THE TASK —
Please give the listing again in its entirety, exactly as written.
[begin DATASET SECTION]
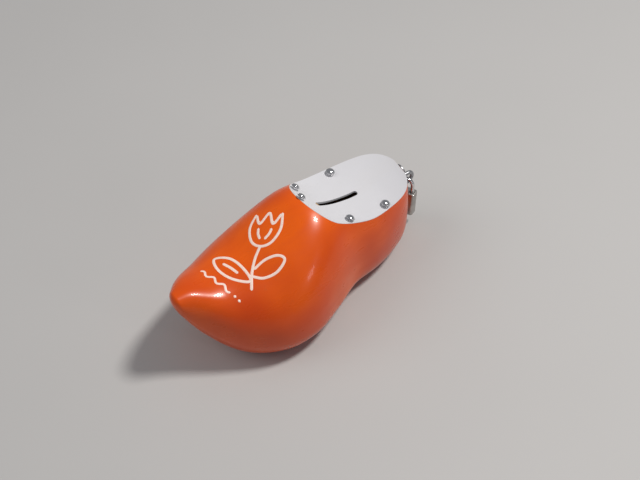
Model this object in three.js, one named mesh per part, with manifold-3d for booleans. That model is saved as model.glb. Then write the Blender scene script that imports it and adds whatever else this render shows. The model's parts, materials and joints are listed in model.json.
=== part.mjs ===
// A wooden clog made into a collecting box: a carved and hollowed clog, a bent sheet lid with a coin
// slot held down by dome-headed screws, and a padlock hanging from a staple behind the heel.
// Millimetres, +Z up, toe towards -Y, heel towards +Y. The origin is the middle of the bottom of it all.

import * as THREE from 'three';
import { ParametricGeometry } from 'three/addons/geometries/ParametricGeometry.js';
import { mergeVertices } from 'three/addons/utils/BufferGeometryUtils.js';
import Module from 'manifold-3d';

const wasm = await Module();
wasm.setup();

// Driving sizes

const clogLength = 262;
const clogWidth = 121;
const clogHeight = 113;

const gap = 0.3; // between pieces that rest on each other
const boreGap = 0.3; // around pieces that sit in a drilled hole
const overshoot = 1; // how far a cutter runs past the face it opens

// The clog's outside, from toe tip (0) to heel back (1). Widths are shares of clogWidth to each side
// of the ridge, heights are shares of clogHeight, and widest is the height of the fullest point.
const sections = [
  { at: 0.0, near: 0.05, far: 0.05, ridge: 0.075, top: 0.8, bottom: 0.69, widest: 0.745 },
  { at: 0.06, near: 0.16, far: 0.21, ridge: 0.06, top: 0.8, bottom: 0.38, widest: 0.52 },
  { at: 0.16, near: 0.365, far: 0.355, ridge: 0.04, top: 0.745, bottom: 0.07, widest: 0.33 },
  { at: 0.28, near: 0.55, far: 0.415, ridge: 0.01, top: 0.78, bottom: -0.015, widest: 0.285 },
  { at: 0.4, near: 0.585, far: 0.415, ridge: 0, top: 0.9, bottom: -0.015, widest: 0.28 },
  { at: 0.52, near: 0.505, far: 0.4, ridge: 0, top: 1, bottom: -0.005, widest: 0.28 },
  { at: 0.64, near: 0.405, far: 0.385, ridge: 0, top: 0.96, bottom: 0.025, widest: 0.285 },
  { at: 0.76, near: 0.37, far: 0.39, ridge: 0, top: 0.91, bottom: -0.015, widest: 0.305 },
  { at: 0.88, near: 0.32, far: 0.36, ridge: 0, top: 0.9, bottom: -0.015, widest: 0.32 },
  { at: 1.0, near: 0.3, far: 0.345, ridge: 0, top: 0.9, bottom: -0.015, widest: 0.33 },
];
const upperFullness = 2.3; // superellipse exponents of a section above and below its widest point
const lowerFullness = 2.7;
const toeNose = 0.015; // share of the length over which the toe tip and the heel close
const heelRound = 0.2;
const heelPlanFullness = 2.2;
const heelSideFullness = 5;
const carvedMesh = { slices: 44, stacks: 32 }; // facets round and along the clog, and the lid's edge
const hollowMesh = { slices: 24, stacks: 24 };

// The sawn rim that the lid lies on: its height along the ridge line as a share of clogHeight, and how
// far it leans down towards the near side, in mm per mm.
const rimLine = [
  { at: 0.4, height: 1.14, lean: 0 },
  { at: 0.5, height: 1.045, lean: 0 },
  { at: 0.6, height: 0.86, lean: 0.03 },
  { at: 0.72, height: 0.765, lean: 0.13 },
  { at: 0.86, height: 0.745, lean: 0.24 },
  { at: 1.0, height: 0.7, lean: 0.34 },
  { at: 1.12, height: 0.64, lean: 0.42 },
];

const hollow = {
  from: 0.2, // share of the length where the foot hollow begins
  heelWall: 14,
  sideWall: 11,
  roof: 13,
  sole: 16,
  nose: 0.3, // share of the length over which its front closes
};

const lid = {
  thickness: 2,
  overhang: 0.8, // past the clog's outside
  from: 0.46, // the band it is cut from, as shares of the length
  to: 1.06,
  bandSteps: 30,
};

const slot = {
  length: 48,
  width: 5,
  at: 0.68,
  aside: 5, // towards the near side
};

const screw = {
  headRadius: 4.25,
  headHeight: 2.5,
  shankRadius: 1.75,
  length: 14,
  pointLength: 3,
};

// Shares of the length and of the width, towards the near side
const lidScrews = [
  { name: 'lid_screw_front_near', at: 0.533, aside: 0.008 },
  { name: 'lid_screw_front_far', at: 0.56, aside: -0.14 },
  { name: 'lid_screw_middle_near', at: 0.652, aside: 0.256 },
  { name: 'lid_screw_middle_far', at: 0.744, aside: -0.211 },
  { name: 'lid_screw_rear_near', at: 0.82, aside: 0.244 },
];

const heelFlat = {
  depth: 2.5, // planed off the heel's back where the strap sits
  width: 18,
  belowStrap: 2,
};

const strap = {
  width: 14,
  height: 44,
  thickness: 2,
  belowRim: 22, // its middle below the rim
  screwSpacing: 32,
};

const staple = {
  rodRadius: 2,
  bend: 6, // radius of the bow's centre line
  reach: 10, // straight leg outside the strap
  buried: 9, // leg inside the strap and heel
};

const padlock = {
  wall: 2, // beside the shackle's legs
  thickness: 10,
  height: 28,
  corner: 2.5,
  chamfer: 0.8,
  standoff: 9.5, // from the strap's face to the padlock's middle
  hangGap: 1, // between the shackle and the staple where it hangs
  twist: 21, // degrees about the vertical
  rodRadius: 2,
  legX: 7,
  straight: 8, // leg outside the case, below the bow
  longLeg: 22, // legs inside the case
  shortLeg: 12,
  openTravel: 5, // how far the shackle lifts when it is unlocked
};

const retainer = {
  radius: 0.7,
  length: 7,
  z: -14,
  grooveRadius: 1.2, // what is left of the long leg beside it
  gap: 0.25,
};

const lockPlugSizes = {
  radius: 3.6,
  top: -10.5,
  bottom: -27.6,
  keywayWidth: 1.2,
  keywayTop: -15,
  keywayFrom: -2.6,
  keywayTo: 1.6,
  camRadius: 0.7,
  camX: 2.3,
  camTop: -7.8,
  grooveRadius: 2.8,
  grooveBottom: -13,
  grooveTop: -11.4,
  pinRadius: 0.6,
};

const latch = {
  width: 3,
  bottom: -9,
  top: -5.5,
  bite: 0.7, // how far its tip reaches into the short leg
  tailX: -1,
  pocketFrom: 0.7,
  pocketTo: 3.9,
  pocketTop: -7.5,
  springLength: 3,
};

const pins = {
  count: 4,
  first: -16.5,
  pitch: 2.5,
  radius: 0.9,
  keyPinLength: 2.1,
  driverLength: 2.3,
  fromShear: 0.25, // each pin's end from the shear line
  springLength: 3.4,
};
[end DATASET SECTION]
EXERCISE SOLUTION —
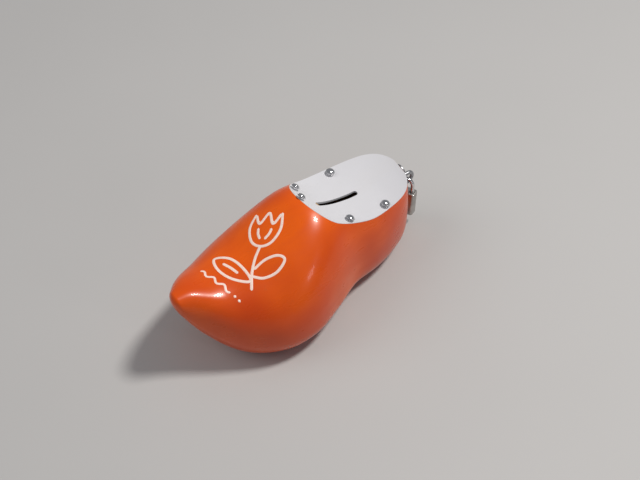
Model this object in three.js, one named mesh per part, with manifold-3d for booleans. That model is saved as model.glb. Then write the Blender scene script that imports it and adds whatever else this render shows. The model's parts, materials and joints are listed in model.json.
=== part.mjs ===
// A wooden clog made into a collecting box: a carved and hollowed clog, a bent sheet lid with a coin
// slot held down by dome-headed screws, and a padlock hanging from a staple behind the heel.
// Millimetres, +Z up, toe towards -Y, heel towards +Y. The origin is the middle of the bottom of it all.

import * as THREE from 'three';
import { ParametricGeometry } from 'three/addons/geometries/ParametricGeometry.js';
import { mergeVertices } from 'three/addons/utils/BufferGeometryUtils.js';
import Module from 'manifold-3d';

const wasm = await Module();
wasm.setup();

// Driving sizes

const clogLength = 262;
const clogWidth = 121;
const clogHeight = 113;

const gap = 0.3; // between pieces that rest on each other
const boreGap = 0.3; // around pieces that sit in a drilled hole
const overshoot = 1; // how far a cutter runs past the face it opens

// The clog's outside, from toe tip (0) to heel back (1). Widths are shares of clogWidth to each side
// of the ridge, heights are shares of clogHeight, and widest is the height of the fullest point.
const sections = [
  { at: 0.0, near: 0.05, far: 0.05, ridge: 0.075, top: 0.8, bottom: 0.69, widest: 0.745 },
  { at: 0.06, near: 0.16, far: 0.21, ridge: 0.06, top: 0.8, bottom: 0.38, widest: 0.52 },
  { at: 0.16, near: 0.365, far: 0.355, ridge: 0.04, top: 0.745, bottom: 0.07, widest: 0.33 },
  { at: 0.28, near: 0.55, far: 0.415, ridge: 0.01, top: 0.78, bottom: -0.015, widest: 0.285 },
  { at: 0.4, near: 0.585, far: 0.415, ridge: 0, top: 0.9, bottom: -0.015, widest: 0.28 },
  { at: 0.52, near: 0.505, far: 0.4, ridge: 0, top: 1, bottom: -0.005, widest: 0.28 },
  { at: 0.64, near: 0.405, far: 0.385, ridge: 0, top: 0.96, bottom: 0.025, widest: 0.285 },
  { at: 0.76, near: 0.37, far: 0.39, ridge: 0, top: 0.91, bottom: -0.015, widest: 0.305 },
  { at: 0.88, near: 0.32, far: 0.36, ridge: 0, top: 0.9, bottom: -0.015, widest: 0.32 },
  { at: 1.0, near: 0.3, far: 0.345, ridge: 0, top: 0.9, bottom: -0.015, widest: 0.33 },
];
const upperFullness = 2.3; // superellipse exponents of a section above and below its widest point
const lowerFullness = 2.7;
const toeNose = 0.015; // share of the length over which the toe tip and the heel close
const heelRound = 0.2;
const heelPlanFullness = 2.2;
const heelSideFullness = 5;
const carvedMesh = { slices: 44, stacks: 32 }; // facets round and along the clog, and the lid's edge
const hollowMesh = { slices: 24, stacks: 24 };

// The sawn rim that the lid lies on: its height along the ridge line as a share of clogHeight, and how
// far it leans down towards the near side, in mm per mm.
const rimLine = [
  { at: 0.4, height: 1.14, lean: 0 },
  { at: 0.5, height: 1.045, lean: 0 },
  { at: 0.6, height: 0.86, lean: 0.03 },
  { at: 0.72, height: 0.765, lean: 0.13 },
  { at: 0.86, height: 0.745, lean: 0.24 },
  { at: 1.0, height: 0.7, lean: 0.34 },
  { at: 1.12, height: 0.64, lean: 0.42 },
];

const hollow = {
  from: 0.2, // share of the length where the foot hollow begins
  heelWall: 14,
  sideWall: 11,
  roof: 13,
  sole: 16,
  nose: 0.3, // share of the length over which its front closes
};

const lid = {
  thickness: 2,
  overhang: 0.8, // past the clog's outside
  from: 0.46, // the band it is cut from, as shares of the length
  to: 1.06,
  bandSteps: 30,
};

const slot = {
  length: 48,
  width: 5,
  at: 0.68,
  aside: 5, // towards the near side
};

const screw = {
  headRadius: 4.25,
  headHeight: 2.5,
  shankRadius: 1.75,
  length: 14,
  pointLength: 3,
};

// Shares of the length and of the width, towards the near side
const lidScrews = [
  { name: 'lid_screw_front_near', at: 0.533, aside: 0.008 },
  { name: 'lid_screw_front_far', at: 0.56, aside: -0.14 },
  { name: 'lid_screw_middle_near', at: 0.652, aside: 0.256 },
  { name: 'lid_screw_middle_far', at: 0.744, aside: -0.211 },
  { name: 'lid_screw_rear_near', at: 0.82, aside: 0.244 },
];

const heelFlat = {
  depth: 2.5, // planed off the heel's back where the strap sits
  width: 18,
  belowStrap: 2,
};

const strap = {
  width: 14,
  height: 44,
  thickness: 2,
  belowRim: 22, // its middle below the rim
  screwSpacing: 32,
};

const staple = {
  rodRadius: 2,
  bend: 6, // radius of the bow's centre line
  reach: 10, // straight leg outside the strap
  buried: 9, // leg inside the strap and heel
};

const padlock = {
  wall: 2, // beside the shackle's legs
  thickness: 10,
  height: 28,
  corner: 2.5,
  chamfer: 0.8,
  standoff: 9.5, // from the strap's face to the padlock's middle
  hangGap: 1, // between the shackle and the staple where it hangs
  twist: 21, // degrees about the vertical
  rodRadius: 2,
  legX: 7,
  straight: 8, // leg outside the case, below the bow
  longLeg: 22, // legs inside the case
  shortLeg: 12,
  openTravel: 5, // how far the shackle lifts when it is unlocked
};

const retainer = {
  radius: 0.7,
  length: 7,
  z: -14,
  grooveRadius: 1.2, // what is left of the long leg beside it
  gap: 0.25,
};

const lockPlugSizes = {
  radius: 3.6,
  top: -10.5,
  bottom: -27.6,
  keywayWidth: 1.2,
  keywayTop: -15,
  keywayFrom: -2.6,
  keywayTo: 1.6,
  camRadius: 0.7,
  camX: 2.3,
  camTop: -7.8,
  grooveRadius: 2.8,
  grooveBottom: -13,
  grooveTop: -11.4,
  pinRadius: 0.6,
};

const latch = {
  width: 3,
  bottom: -9,
  top: -5.5,
  bite: 0.7, // how far its tip reaches into the short leg
  tailX: -1,
  pocketFrom: 0.7,
  pocketTo: 3.9,
  pocketTop: -7.5,
  springLength: 3,
};

const pins = {
  count: 4,
  first: -16.5,
  pitch: 2.5,
  radius: 0.9,
  keyPinLength: 2.1,
  driverLength: 2.3,
  fromShear: 0.25, // each pin's end from the shear line
  springLength: 3.4,
};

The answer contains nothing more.